Most snakelike by far are the antics of Carl Icahn (once again).  First he postures Xerox  (successfully) for a spin (Conduent).  Then he agitates for a sale of the remaining Xerox shell.  When this too is successful, he sells a portion of his holdings.  He then initiates a proxy battle and files suit to block the deal.  You have to wonder where the SEC is hiding on this one.  Did I mention Icahn was a part of the current administration in the early days?

Update 4 Mar 2018 – It has been reported that Icahn sold some of his steel centric holdings recently.  Although telegraphed well in advance by the administration, one has to wonder if a leak occurred regarding timing …

Proving that little guys are equally capable of gamesmanship are my escapades in the Qualcomm saga.  The bruising battle between the two CEOs makes a cage fight look tame.  Sure Broadcom wants to underpay and Qualcomm wants a significant premium.  Taking this fight to the media only produces losers.  Therefore, last week I voted the blue proxy (Broadcom’s) while simultaneously adding to my QCOM stake.  If AVGO is successful at the current offer, I profit.  If the offer is increased, I win even more.  If AVGO walks – at least I reduced my QCOM cost basis.  Yes, I admit it.  Snakelike.

6 thoughts on “Snake(like) Investors

  1. Get well soon!

    Warren has been switching positions as of late!

    I remember about the story he bought silver and sold it when it was 3x, but silver might be now 10-20x … so that taught him to hold position for longer.

    Anyhow, as 10 year t-note hits 3%, maybe we’ll see more people will decrease their position in GE and WMT …. etc dividend sticks for bond.

    I might jump on the QCOM band wagon after I’m done with renovation, paid 2017 taxes, $43k in student loan this year. Now I’m just watching $GE, F, and other stocks that I might have to average down.

    Liked by 1 person

    • Thanks – just a reminder, don’t get old. Anyway, not sure how much credence to give any story regarding WB as I think he enjoys the mythology as much – or more – than the facts. Over the years I’ve seen the logic behind his moves – I don’t think he’s pulling all the strings now. The logic is different.

      You’re right on bonds. I haven’t been in bonds in years and don’t anticipate buying into a rising interest rate environment. My first check point will be when the 10 year exceeds my YoC (which is one of the few things that measurement is good for).

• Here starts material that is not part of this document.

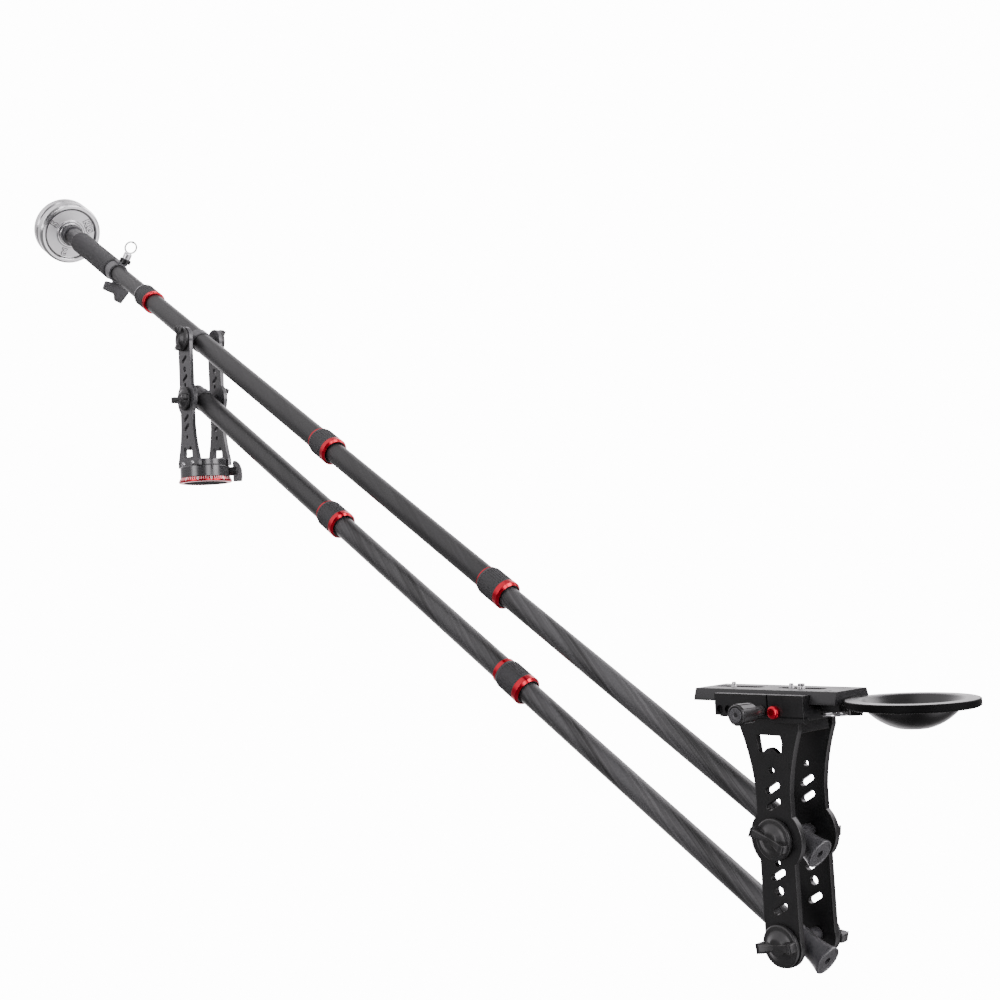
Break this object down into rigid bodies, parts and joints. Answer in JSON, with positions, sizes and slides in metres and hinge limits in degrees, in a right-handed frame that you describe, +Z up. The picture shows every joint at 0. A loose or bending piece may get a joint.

      QCOM – it’s like the inmates are running the asylum right now. The average down was my clincher. GE is on my average down list as well but have been waiting for the other shoe to drop. The sub-prime mortgage issue may be the shoe I was waiting for. 🙂

      Liked by 1 person

  2. Snakelike sounds a little harsh for your QCOM strategy Charlie, but interesting gamesmanship indeed! I’m a far simpler investor in that regard. Patience is one of the great tools the little guys have with investing.

    I must admit I avoid news on TV like the plague these days – and life seems much better for it. A good book is far more enjoyable and productive 🙂

    Liked by 1 person

  3. OK, maybe. But I did have to admit that I was talking out of both sides of my mouth on QCOM. I do acknowledge that it’s nowhere near as perverse as Icahn’s strategy 🙂

    I’m with you on the books. My preference is a long walk to clear my mind! Either is healthier than TV for sure.